Publié le 24 novembre 2022 par : M. Iordanoff, Mme Arrighi, M. Bayou, Mme Belluco, M. Ben Cheikh, Mme Chatelain, M. Fournier, Mme Garin, M. Julien-Laferrière, Mme Laernoes, M. Lucas, Mme Pasquini, M. Peytavie, Mme Pochon, M. Raux, Mme Regol, Mme Rousseau, Mme Sas, Mme Sebaihi, M. Taché, Mme Taillé-Polian, M. Thierry.
L'article unique est ainsi rédigé :
L'alinéa 2 de l'article 1er de la Constitution est ainsi rédigé :
« Elle garantit l’effectivité et l’égal accès au droit à l’interruption volontaire de grossesse »
Le présent amendement est le fruit d’une réflexion collective visant à établir une rédaction susceptible de rencontrer un large consensus sur les bancs de l’Assemblée nationale.
Cette rédaction permet de reconnaître le droit à l’IVG comme un principe fondamental de nature constitutionnelle et d’y apporter une protection élevée contre de futures atteintes. La formulation renvoie également à la loi le soin d’en garantir l’effectivité et l’égal accès. Elle envoie enfin un signal au reste du monde en faisant de la France le premier pays à inscrire l’IVG dans son texte fondamental.
Par rapport à la proposition de loi constitutionnelle initiale, cette rédaction est plus ambitieuse. Il ne faut pas se contenter d’une constitutionnalisation a minima qui n’apporterait que peu de garanties contre une éventuelle régression. La seule reconnaissance du droit à l’IVG ne suffit pas si les conditions de son exercice sont trop limitatives. Il faut se donner une norme avec un peu de consistance et définit les conditions dans lesquelles une loi serait inconstitutionnelle. C’est pourquoi il est fait référence à « l’effectivité et l’égal accès » à ce droit. La notion d’effectivité exige qu’il s’agisse d’un droit réel (délai d’au moins quatorze semaines, absence d’obligation en matière de délai de réflexion ou de consentement des représentants légaux, existence de professionnels disponibles et formés). L’égal accès renvoie à la possibilité pour toute personne qui en fait la demande de réaliser une IVG, quelle que soit sa situation géographique, familiale ou financière, ce qui suppose notamment la gratuité de cet acte et l’existence d’un maillage territorial suffisant avec des professionnels acceptant de réaliser les IVG. Enfin, le caractère « volontaire » de l’interruption volontaire de grossesse renvoie à la liberté de choix des personnes qui décident d’y recourir. L’interruption ne peut leur être imposée et est nécessairement consentie dès lors que la personne en fait la demande, sans que ce consentement ne doive faire l’objet d’une vérification particulière.
Enfin, le choix d’inscrire cette protection à l’article 1er de la constitution permet de donner tout son sens et sa cohérence à cette constitutionnalisation.
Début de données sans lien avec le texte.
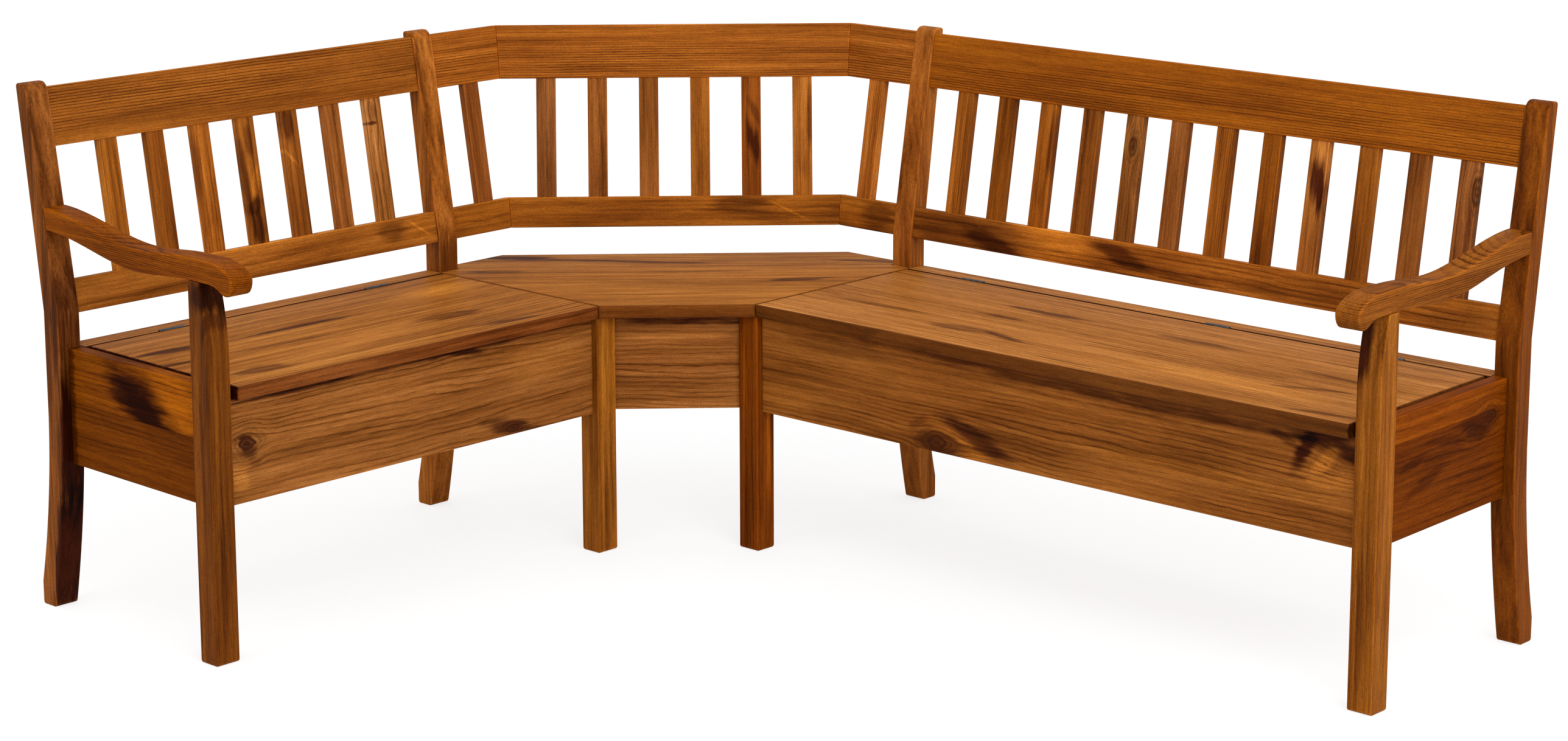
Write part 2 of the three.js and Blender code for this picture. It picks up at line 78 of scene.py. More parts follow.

A vrai dire, on peine à saisir la pertinence d’une telle consécration au titre VIII de notre Constitution consacré à l’autorité judiciaire dans la mesure où le droit à l’avortement s’exerce en dehors de toute procédure judiciaire. Le droit à l’avortement gagnerait, au contraire, à être gardé dans le corps de l’article 1er de la Constitution et ce, au moins pour deux raisons : d’abord parce qu’il est devenu, au fil des révisions, le lieu d’inscription des droits et libertés. Nous y faisons figurer l’égalité, la laïcité, et la parité. Il serait logique que les choix souverains des individus en matière de procréation le soient aussi ; par ailleurs, il ne faut pas voir la question de l’IVG uniquement sous l’angle de l’autonomie personnelle mais aussi de la pleine égalité entre les hommes et les gemmes. Ainsi que l’indiquent les juristes Stéphanie Hennette-Vauchez et Diane Roman, « il y a un intérêt fort qui s’attache au fait d’affirmer l’avortement non pas seulement comme un droit d’autonomie et de vie privée, articulé à titre principal à une décision des femmes, mais comme l’une des conditions de la pleine égalité entre les personnes : c’est seulement si les femmes se voient reconnaître une autonomie reproductive et les coûts de la reproduction humaine sont socialement équitablement distribués que tous et toutes pourront authentiquement prendre part à parts égales à la vie sociale, politique, économique et civile ».